The Truth Velocity Index — introduced here and developed fully in Chapter 28 — measures the quality of the signal that the governance architecture produces. It answers the question that precedes all others in the signal-before-debate sequence: before we use this signal as the foundation of our governance debate, how much can we trust that it reflects the actual state of the system?
The Trust Velocity Index reads across five dimensions — currency, coverage, accuracy, constraint adherence, and deviation visibility — each of which can independently degrade the quality of the signal without the degradation being visible to the governance process that is relying on it. The governance forum that assumes its signal is current because it was assembled this week, accurate because it was produced by the architecture team, and complete because the deviation log shows no exceptions has made three assumptions that the Truth Velocity Index is specifically designed to test.
A governance process that begins with signal before debate, and that maintains its Truth Velocity Index at a level that makes the signal trustworthy, has done what all governance is ultimately supposed to do: it has ensured that its decisions are grounded in the observable truth of the system it governs. Not in the system as documented. Not in the system as believed. In the system as it actually exists, behaving as it actually behaves, constrained as it is actually constrained.

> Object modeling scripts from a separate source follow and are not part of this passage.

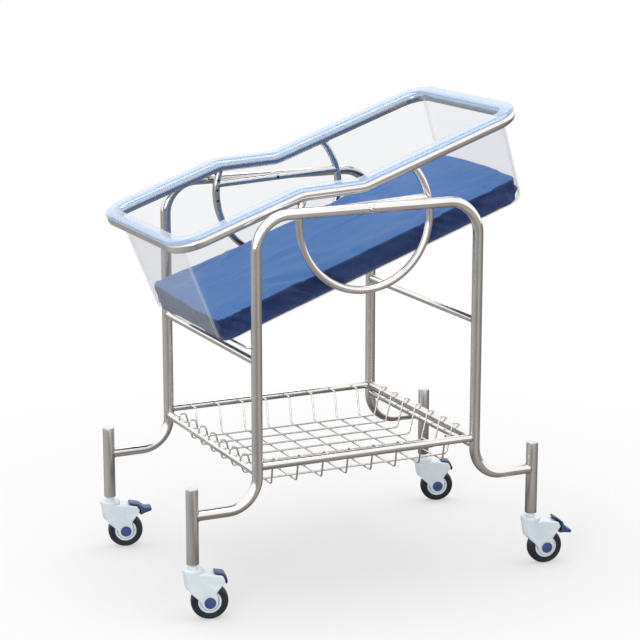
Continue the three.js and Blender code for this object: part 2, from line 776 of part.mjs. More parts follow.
// Caster fork: the moulded side outline, hollowed by the wheel arch
function forkOutline() {
  const shape = new THREE.Shape();
  const front = -FORK_CAP_RADIUS + FORK_EDGE;
  const bossAt = (angle) => [
    TRAIL + FORK_BOSS_RADIUS * Math.cos(angle),
    WHEEL_RADIUS + FORK_BOSS_RADIUS * Math.sin(angle),
  ];
  const bossStart = radians(BOSS_START_DEG);
  shape.moveTo(front, FORK_CHIN_Z + 2 * FORK_EDGE);
  shape.lineTo(front + FORK_EDGE, FORK_CHIN_Z + FORK_EDGE);
  shape.quadraticCurveTo(0, FORK_CHIN_Z - FORK_EDGE, ...bossAt(bossStart));
  shape.absarc(TRAIL, WHEEL_RADIUS, FORK_BOSS_RADIUS, bossStart, radians(BOSS_END_DEG), false);
  shape.lineTo(TRAIL + FORK_BOSS_RADIUS, FORK_NOTCH_Z);
  shape.absarc(NOSE_X, NOSE_Z, NOSE_RADIUS, radians(NOSE_START_DEG), Math.PI / 2, false);
  shape.lineTo(NOSE_X - NOSE_RADIUS, FORK_TOP_Z - FORK_EDGE);
  shape.lineTo(front, FORK_TOP_Z);
  shape.closePath();
  return shape;
}

function fork() {
  const body = plate(forkOutline(), FORK_WIDTH, FORK_EDGE, CORNER_STEPS);
  const crown = turned([
    [0, FORK_CHIN_Z + 2 * FORK_EDGE],
    [FORK_CAP_RADIUS - FORK_CAP_EDGE, FORK_CHIN_Z + 2 * FORK_EDGE],
    [FORK_CAP_RADIUS - FORK_EDGE, FORK_TOP_Z - FORK_CAP_EDGE],
    [FORK_CAP_RADIUS, FORK_TOP_Z],
    [FORK_CAP_RADIUS, FORK_TOP_Z + FORK_CAP_HEIGHT - FORK_CAP_EDGE],
    [FORK_CAP_RADIUS - FORK_CAP_EDGE, FORK_TOP_Z + FORK_CAP_HEIGHT],
    [0, FORK_TOP_Z + FORK_CAP_HEIGHT],
  ]);
  const arch = turnedAcross([
    [0, -FORK_SLOT / 2],
    [WHEEL_RADIUS + WHEEL_ARCH, -FORK_SLOT / 2],
    [WHEEL_RADIUS + WHEEL_ARCH, FORK_SLOT / 2],
    [0, FORK_SLOT / 2],
  ]).translate(TRAIL, 0, WHEEL_RADIUS);
  const socket = turned([
    [0, FORK_TOP_Z - STEM_SINK],
    [STEM_RADIUS + RUNNING_FIT, FORK_TOP_Z - STEM_SINK],
    [STEM_RADIUS + RUNNING_FIT, FORK_TOP_Z + FORK_CAP_HEIGHT + CUT_OVERRUN],
    [0, FORK_TOP_Z + FORK_CAP_HEIGHT + CUT_OVERRUN],
  ], PIN_SIDES);
  const axleHole = turnedAcross([
    [0, -FORK_WIDTH],
    [AXLE_RADIUS + FIT, -FORK_WIDTH],
    [AXLE_RADIUS + FIT, FORK_WIDTH],
    [0, FORK_WIDTH],
  ], PIN_SIDES).translate(TRAIL, 0, WHEEL_RADIUS);
  return cut(join([body, crown]), [arch, socket, axleHole]);
}

function axle() {
  const seat = FORK_WIDTH / 2 + FIT;
  const cap = seat + AXLE_CAP_HEIGHT;
  return turnedAcross([
    [0, -cap],
    [AXLE_CAP_RADIUS - AXLE_CAP_HEIGHT / 2, -cap],
    [AXLE_CAP_RADIUS, -cap + AXLE_CAP_HEIGHT / 2],
    [AXLE_CAP_RADIUS, -seat],
    [AXLE_RADIUS, -seat],
    [AXLE_RADIUS, seat],
    [AXLE_CAP_RADIUS, seat],
    [AXLE_CAP_RADIUS, cap - AXLE_CAP_HEIGHT / 2],
    [AXLE_CAP_RADIUS - AXLE_CAP_HEIGHT / 2, cap],
    [0, cap],
  ]);
}

function tire() {
  const half = WHEEL_WIDTH / 2;
  return turnedAcross([
    [HUB_RADIUS + FIT, -half],
    [WHEEL_RADIUS - WHEEL_EDGE, -half],
    [WHEEL_RADIUS, -half + WHEEL_EDGE],
    [WHEEL_RADIUS, half - WHEEL_EDGE],
    [WHEEL_RADIUS - WHEEL_EDGE, half],
    [HUB_RADIUS + FIT, half],
    [HUB_RADIUS + FIT, -half],
  ], ROUND_SIDES * 2);
}

function hub() {
  const half = WHEEL_WIDTH / 2;
  const bore = AXLE_RADIUS + RUNNING_FIT;
  const rim = HUB_RADIUS - HUB_DISH;
  return turnedAcross([
    [bore, -half],
    [HUB_BOSS_RADIUS, -half],
    [HUB_BOSS_RADIUS, -half + HUB_DISH],
    [rim, -half + HUB_DISH],
    [rim, -half],
    [HUB_RADIUS, -half],
    [HUB_RADIUS, half],
    [rim, half],
    [rim, half - HUB_DISH],
    [HUB_BOSS_RADIUS, half - HUB_DISH],
    [HUB_BOSS_RADIUS, half],
    [bore, half],
    [bore, -half],
  ]);
}

// Tail: a band round the fork's nose. The brake pedal has a tongue and a paddle besides.
const tailInner = NOSE_RADIUS + RUNNING_FIT;
const tailOuter = tailInner + TAIL_WALL;

function tailCover() {
  const shape = new THREE.Shape();
  const from = radians(COVER_START_DEG);
  shape.moveTo(-TONGUE_LENGTH, tailOuter);
  shape.absarc(0, 0, tailInner, Math.PI / 2, from, true);
  shape.absarc(0, 0, tailOuter, from, Math.PI / 2, false);
  shape.lineTo(-TONGUE_LENGTH, tailOuter + TAIL_WALL / 2);
  shape.closePath();
  return plate(shape, TAIL_WIDTH, 0, CORNER_STEPS);
}

function brakePedal() {
  const shape = new THREE.Shape();
  const paddleEnd = tailOuter + PADDLE_LENGTH;
  shape.moveTo(-TONGUE_LENGTH, tailOuter);
  shape.absarc(0, 0, tailInner, Math.PI / 2, radians(PADDLE_START_DEG), true);
  shape.lineTo(tailOuter, -PADDLE_THICK / 2);
  shape.lineTo(paddleEnd, 0);
  shape.lineTo(paddleEnd, PADDLE_THICK);
  shape.absarc(0, 0, tailOuter, radians(PADDLE_END_DEG), Math.PI / 2, false);
  shape.lineTo(-TONGUE_LENGTH, tailOuter + TAIL_WALL / 2);
  shape.closePath();
  return plate(shape, TAIL_WIDTH, 0, CORNER_STEPS);
}

function casterStem() {
  const collar = FORK_TOP_Z + FORK_CAP_HEIGHT + RUNNING_FIT;
  return turned([
    [0, FORK_TOP_Z - STEM_SINK + RUNNING_FIT],
    [STEM_RADIUS, FORK_TOP_Z - STEM_SINK + RUNNING_FIT],
    [STEM_RADIUS, collar],
    [STEM_COLLAR_RADIUS, collar],
    [STEM_COLLAR_RADIUS, POST_BOTTOM_Z - FIT],
    [STEM_RADIUS, POST_BOTTOM_Z - FIT],
    [STEM_RADIUS, POST_BOTTOM_Z + POST_SOCKET_DEPTH - FIT - STEM_CHAMFER],
    [STEM_RADIUS - STEM_CHAMFER, POST_BOTTOM_Z + POST_SOCKET_DEPTH - FIT],
    [0, POST_BOTTOM_Z + POST_SOCKET_DEPTH - FIT],
  ], PIN_SIDES);
}

function caster({ name, end, side, yawDeg, pedal, pressed }) {
  const group = new THREE.Group();
  group.position.set(end * postX, side * sideY, 0);
  group.rotation.z = radians(yawDeg);
  group.add(mesh(`caster_fork_${name}`, fork(), whitePlastic));
  const wheel = new THREE.Group();
  wheel.position.set(TRAIL, 0, WHEEL_RADIUS);
  wheel.add(
    mesh(`caster_axle_${name}`, axle(), slatePlastic),
    mesh(`caster_tire_${name}`, tire(), rubber),
    mesh(`caster_hub_${name}`, hub(), whitePlastic),
  );
  const tail = pedal
    ? mesh(`brake_pedal_${name}`, brakePedal(), darkSlate)
    : mesh(`caster_tail_${name}`, tailCover(), darkSlate);
  tail.position.set(NOSE_X, 0, NOSE_Z);
  if (pressed) tail.rotation.y = radians(PEDAL_PRESSED_DEG);
  group.add(wheel, tail);
  return group;
}

// Assembly
const crib = new THREE.Group();

for (const [side, name] of [[-1, "near"], [1, "far"]]) {
  const drills = [boltDrill(0, side, BOLT_RADIUS + FIT)];
  if (side > 0) drills.push(boltDrill(lockX, side, LOCK_PIN_RADIUS + RUNNING_FIT));
  crib.add(mesh(`side_frame_${name}`, sideFrame(side, drills), steel));
  crib.add(mesh(`basket_rail_${name}`, sideRail(side), steel));
  const hardware = new THREE.Group();
  hardware.position.z = TOP_RAIL_Z;
  if (side < 0) hardware.rotation.z = Math.PI;
  hardware.add(
    mesh(`pivot_bolt_${name}`, pivotBolt(), steel),
    mesh(`pivot_nut_${name}`, pivotNut(), steel),
    mesh(`pivot_spacer_${name}`, pivotSpacer(), steel),
  );
  crib.add(hardware);
}
crib.add(
  mesh("crossbar_foot", crossbar(-legX, FOOT_CROSSBAR_Z), steel),
  mesh("crossbar_head", crossbar(legX, HEAD_CROSSBAR_Z), steel),
  mesh("basin_rest_bar", restBar(), steel),
  mesh("basket_rail_foot", endRail(-1, FOOT_RAIL_Z, FOOT_HOOK_RISE), steel),
  mesh("basket_rail_head", endRail(1, SIDE_RAIL_Z, HEAD_HOOK_RISE), steel),
  mesh("basket_rail_head_lower", crossbar(legX, SIDE_RAIL_Z - 2 * BAR_RADIUS - HEAD_RAIL_GAP), steel),
  mesh("basket_floor", basketFloor(), steel),
);

for (const spec of CASTERS) {
  const standing = new THREE.Group();
  standing.position.set(spec.end * postX, spec.side * sideY, 0);
  standing.add(
    mesh(`post_${spec.name}`, post(), steel),
    mesh(`post_plug_${spec.name}`, postPlug(), whitePlastic),
    mesh(`caster_stem_${spec.name}`, casterStem(), steel),
  );
  crib.add(standing, caster(spec));
}

const lock = new THREE.Group();
lock.position.set(lockX, 0, TOP_RAIL_Z);
lock.add(mesh("lock_barrel", lockBarrel(), steel), mesh("lock_plunger", lockPin(), darkSlate));
crib.add(lock);

const cradle = new THREE.Group();
cradle.position.z = TOP_RAIL_Z;
cradle.rotation.y = -tilt;
cradle.add(
  mesh("rim_tube", rimTube(), steel),
  mesh("hoop_near", hoop(-1, []), steel),
  mesh("hoop_far", hoop(1, lockDrills()), steel),
  mesh("chord_near", chord(-1), steel),
  mesh("chord_far", chord(1), steel),
  mesh("basin", basinShell(), clearPlastic),
  mesh("mattress", mattress(), mattressCover),
);
crib.add(cradle);

// The part's origin is under the middle of its bounding box, on the floor
crib.updateMatrixWorld(true);
const box = new THREE.Box3().setFromObject(crib, true);
const middle = box.getCenter(new THREE.Vector3());
crib.position.set(-middle.x, -middle.y, -box.min.z);

export default crib;
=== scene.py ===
# Pediatric hospital crib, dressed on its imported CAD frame.
import json
import math

import bmesh
import bpy
import numpy as np
from mathutils import Matrix, Quaternion, Vector, noise
from mathutils.kdtree import KDTree

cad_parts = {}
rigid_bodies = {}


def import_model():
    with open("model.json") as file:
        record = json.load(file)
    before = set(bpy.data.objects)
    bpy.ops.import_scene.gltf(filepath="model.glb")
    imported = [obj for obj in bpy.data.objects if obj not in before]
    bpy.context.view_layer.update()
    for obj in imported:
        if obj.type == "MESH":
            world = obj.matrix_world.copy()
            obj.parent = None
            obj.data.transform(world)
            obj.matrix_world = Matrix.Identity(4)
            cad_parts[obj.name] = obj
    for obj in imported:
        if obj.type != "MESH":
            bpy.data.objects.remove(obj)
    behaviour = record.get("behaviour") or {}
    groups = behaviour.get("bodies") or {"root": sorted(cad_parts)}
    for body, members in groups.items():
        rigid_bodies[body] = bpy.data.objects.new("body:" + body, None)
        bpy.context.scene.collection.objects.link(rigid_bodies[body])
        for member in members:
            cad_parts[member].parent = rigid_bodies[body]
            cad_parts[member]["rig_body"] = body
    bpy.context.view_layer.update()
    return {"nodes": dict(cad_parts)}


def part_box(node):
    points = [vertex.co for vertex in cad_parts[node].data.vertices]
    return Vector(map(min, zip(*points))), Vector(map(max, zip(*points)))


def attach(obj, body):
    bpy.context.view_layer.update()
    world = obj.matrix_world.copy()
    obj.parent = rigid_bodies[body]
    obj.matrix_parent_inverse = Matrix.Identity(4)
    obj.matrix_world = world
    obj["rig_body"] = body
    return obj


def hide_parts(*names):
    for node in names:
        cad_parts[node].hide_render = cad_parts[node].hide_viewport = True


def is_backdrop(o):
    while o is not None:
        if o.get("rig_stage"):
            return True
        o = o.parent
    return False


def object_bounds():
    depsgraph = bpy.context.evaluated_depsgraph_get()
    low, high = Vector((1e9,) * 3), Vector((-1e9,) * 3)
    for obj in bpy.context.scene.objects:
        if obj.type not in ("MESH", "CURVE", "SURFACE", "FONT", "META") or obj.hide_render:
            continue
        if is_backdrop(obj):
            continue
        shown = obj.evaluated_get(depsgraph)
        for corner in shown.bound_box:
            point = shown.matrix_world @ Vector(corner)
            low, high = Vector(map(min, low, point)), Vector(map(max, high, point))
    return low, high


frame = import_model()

# Millimetres, in the trolley's own frame: X along the crib, Y across it, the pivots over X = 0
LEG_X = 246
SIDE_Y = 242.5
POST_X = 386
RAIL_Z = 796
STUB_Z = 212
POST_R = 12.5
LEG_R = 11
BAR_R = 8
WIRE_R = 1.9
REST_BAR_R = 2.5
LOW_BEND = 64
TOP_BEND = 70
BASKET_Z = 296
BASKET_FOOT_Z = 282
BASKET_FLOOR_Z = 241.5
LONG_WIRE_Z = 244.9
SIDE_HOOK_Z = 299
END_HOOK_X = 250
REST_BAR_Z = 539.1
# the X and Z of the tubes that run across from leg to leg
CROSSBARS = {
    "crossbar_foot": (-LEG_X, 508),
    "crossbar_head": (LEG_X, 545),
    "basket_rail_foot": (-LEG_X, BASKET_FOOT_Z),
    "basket_rail_head": (LEG_X, BASKET_Z),
    "basket_rail_head_lower": (LEG_X, BASKET_Z - 16.5),
}
CROSS_WIRES = np.linspace(-196, 196, 8)
LONG_WIRES = np.linspace(-168, 168, 7)
SIDES = ((-1, "near"), (1, "far"))

# The cradle's frame has its origin at the pivot
TILT = math.radians(19.6)
RIM_R = 12.5
RIM_X = 385.5
RIM_Y = 213
RIM_CORNER = 50
RIM_FOOT = 74.4
RIM_HEAD = 36.3
STEP_START = -116
STEP_END = 13
RIM_BEND = 70
HOOP_R = 145
HOOP_X = -4.5
HOOP_Z = -25.7
HOOP_TUBE_R = 8
LOCK_R = 142.7
SHELL_BOTTOM = -150

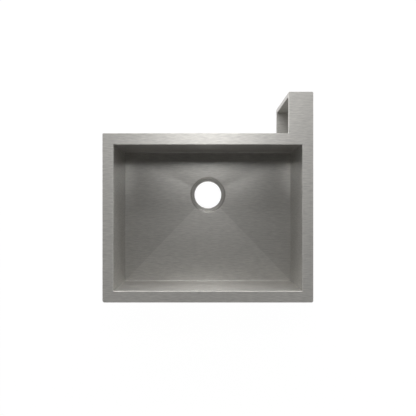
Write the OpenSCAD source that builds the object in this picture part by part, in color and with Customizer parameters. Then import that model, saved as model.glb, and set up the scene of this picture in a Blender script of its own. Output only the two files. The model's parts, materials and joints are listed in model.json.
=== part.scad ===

Signal before debate is not a procedural preference. It is the structural condition under which governance produces binding outcomes rather than documented discussions. The governance architecture that is not designed to assemble signal before debate opens has been designed, whether deliberately or not, to produce opinion-based decisions that will drift from the reality they were made about at the same rate that reality changes.
That drift is Architectural Darkness. Signal before debate is the light.